The bridge collapse may have reframed the tax argument less than was thought.

Last update: August 18, 2007 - 5:17 PM

Seeking more tax money for transportation in Minnesota has been a Charlie Brown and Lucy comic-strip saga. Every year for the past dozen or more, the football's been teed up, then yanked away.

A fallen interstate bridge changed the game, didn't it?

"I'm not sure it did," said a glum Robert Vanasek last week, before Wednesday's legislative hearing on a replacement for the Interstate 35W bridge.

Trust a former speaker of the Minnesota House to know when the wind shifts at the Capitol. By the hearing's end, Vanasek wasn't the only one who felt it. Resolve was weakening to agree on more investment in roads, bridges and transit, and enact the deal in a fall special session.

"Will there be a special session?" asked the House's party-maverick transportation champion, Ron Erhardt, R-Edina? He got no response, at least not from the Minnesota Department of Transportation officials at the witness table.

Of course, that's a question only Gov. Tim Pawlenty can answer. Only he can call the Legislature into action this fall. He said in the days after the bridge fell that a special session to address transportation needs is likely. Tantalizingly, he said he was now willing to put the gas tax increase favored by DFLers on the table.
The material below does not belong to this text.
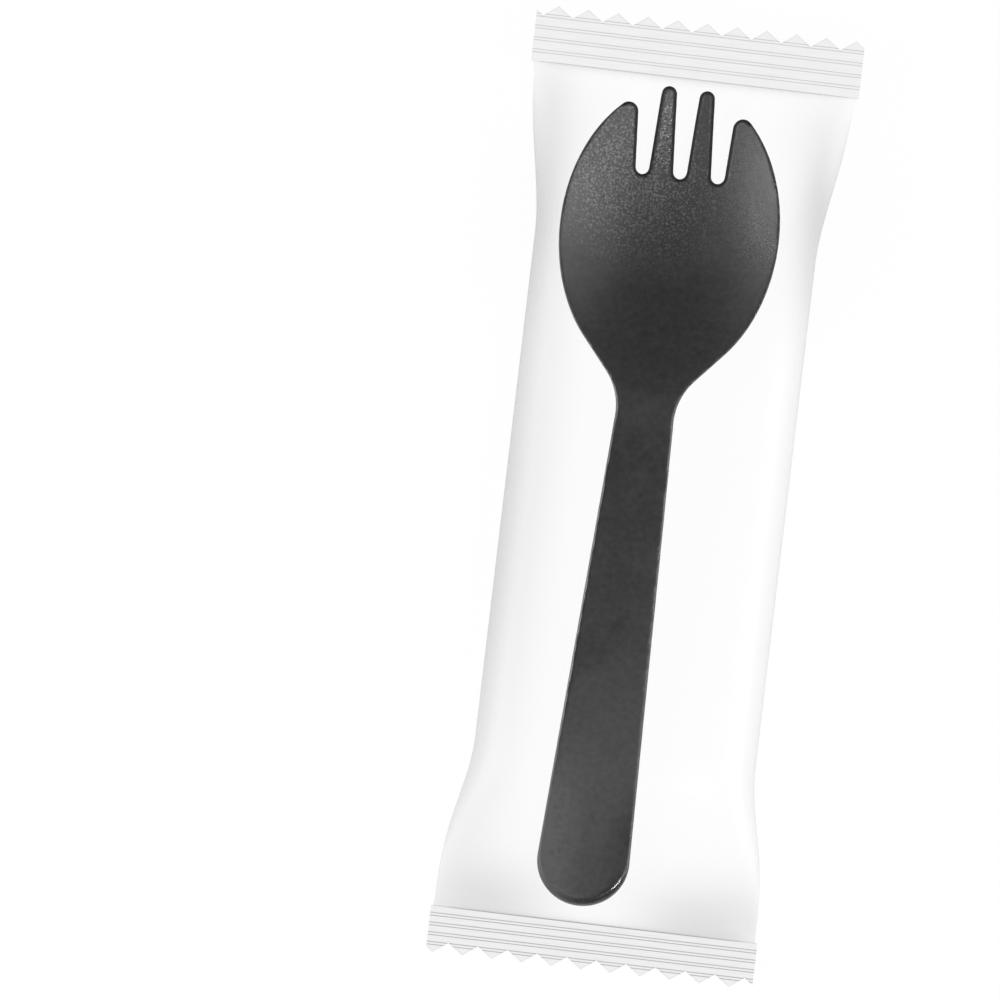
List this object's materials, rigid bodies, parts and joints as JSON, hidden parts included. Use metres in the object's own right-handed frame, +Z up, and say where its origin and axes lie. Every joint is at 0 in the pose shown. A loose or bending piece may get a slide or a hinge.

He kept the special session idea alive on his radio program Friday, but he didn't repeat his gas-tax offer. Rather, he implied that a serious effort to strike a deal with legislators was in progress. "We don't have all of them on the same page ... but we'll keep working on it," he said.

That work has been hard for the press corps to detect. Last week produced no summit sessions or stakeouts outside the governor's office. At week's end, DFL leaders were preparing to send the governor a letter "saying we agree to accommodate everything the governor is asking for," said Senate Majority Leader Larry Pogemiller.

"We're taking the governor at his word" that he still wants to call lawmakers back, Pogemiller said.

Hmm. Then why did Wednesday's hearing produce no clarion call from MnDOT for emergency action to finance a new I-35W bridge, or anything else? MnDOT's Abby McKenzie told legislators that while there might be "cash shortages in the winter" and that a "delay of federal funds will cause a greater challenge," MnDOT has "adequate budget authority to award all the contracts necessary."

Through the fog created by such responses, it seemed apparent that the state will pay eventually for a new bridge, the cost of which will run somewhere north of $300 million. The feds are good for $250 million, but probably not more.

But an impression was created that "eventually" might not equate with "soon." Not a few people left the hearing room wondering whether the transportation deal and special session that seemed like a lock a week earlier had fallen out of favor within the Pawlenty administration.

It clearly had with some of the governor's Republican allies. House GOP leader Marty Seifert argued Thursday that no special session is necessary. Neither is an increase in the highway-dedicated gas tax, he said. The state's general fund appears to be accumulating a surplus this summer. It can be tapped instead, he suggested.

It can, if legislators are willing to settle for a one-time Band-Aid rather than real investment. And if they are up for a fight with cities, schools, and the rest who covet the same money.

No special session this fall would mean no response to the collapse until the 2008 Legislature convenes in February, which, knowing the Legislature, means no action until May. Pawlenty and GOP legislators would be betting that by next spring, the public's notoriously short attention span and aversion to higher gas prices (57 percent said no in a Survey USA poll days after the bridge fell) would cool the heat they'd feel this fall to raise the gas tax.

That's a risky bet. No special session also means an escalating partisan blame game in the next six months. For Pawlenty, it means dashing expectations he himself created. His initial impulse to get the transportation fight settled was well-received. In a Survey USA poll conducted three days after Pawlenty said he's open to a gas tax increase, his approval ratings were up significantly.

No transportation deal this fall would tag the governor with the criticism President Bush faces -- that he squandered a rare opportunity to bring people together and do good. That would be a lot of ammunition for Pawlenty to hand the opposition.